# A Chip off the old Block!



## CTValleyRR (Jul 26, 2014)

My son had to make a visual aide for his Forestry final.

He grabbed the extruded foam, Sculptamold, ground cover, Liquitex gloss medium, and the tree materials, and voila! Not a model railroad layout, but a nice weekend's work. (Sorry about the photo quality).


----------



## time warp (Apr 28, 2016)

Yay!:appl:


----------



## gunrunnerjohn (Nov 10, 2010)

Just make a place for it and drop it into the layout, he's done all the work!


----------



## Mark VerMurlen (Aug 15, 2015)

Looks great! Definitely top shelf work.

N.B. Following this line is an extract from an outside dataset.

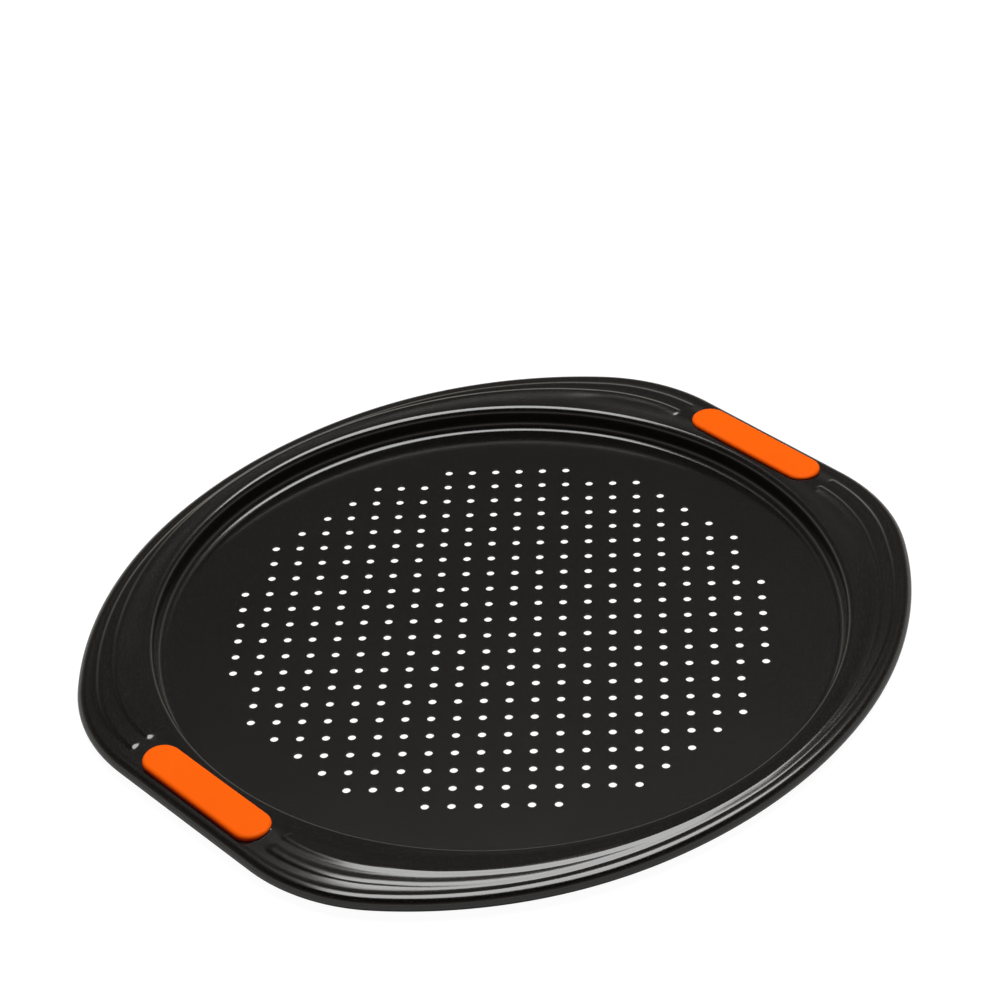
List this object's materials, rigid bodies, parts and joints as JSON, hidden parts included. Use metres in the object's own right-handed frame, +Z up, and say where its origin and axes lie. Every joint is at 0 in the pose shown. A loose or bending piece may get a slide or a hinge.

Should help him get a good grade.

Mark


----------



## Bwells (Mar 30, 2014)

I suppose Paul Bunyan or a guy with a chain saw would not be good!


----------



## CTValleyRR (Jul 26, 2014)

Bwells said:


> I suppose Paul Bunyan or a guy with a chain saw would not be good!


Actually, the trees are all removable, so they could show the effects of selective logging.


----------



## CTValleyRR (Jul 26, 2014)

gunrunnerjohn said:


> Just make a place for it and drop it into the layout, he's done all the work!


I am actually seriously considering that.


----------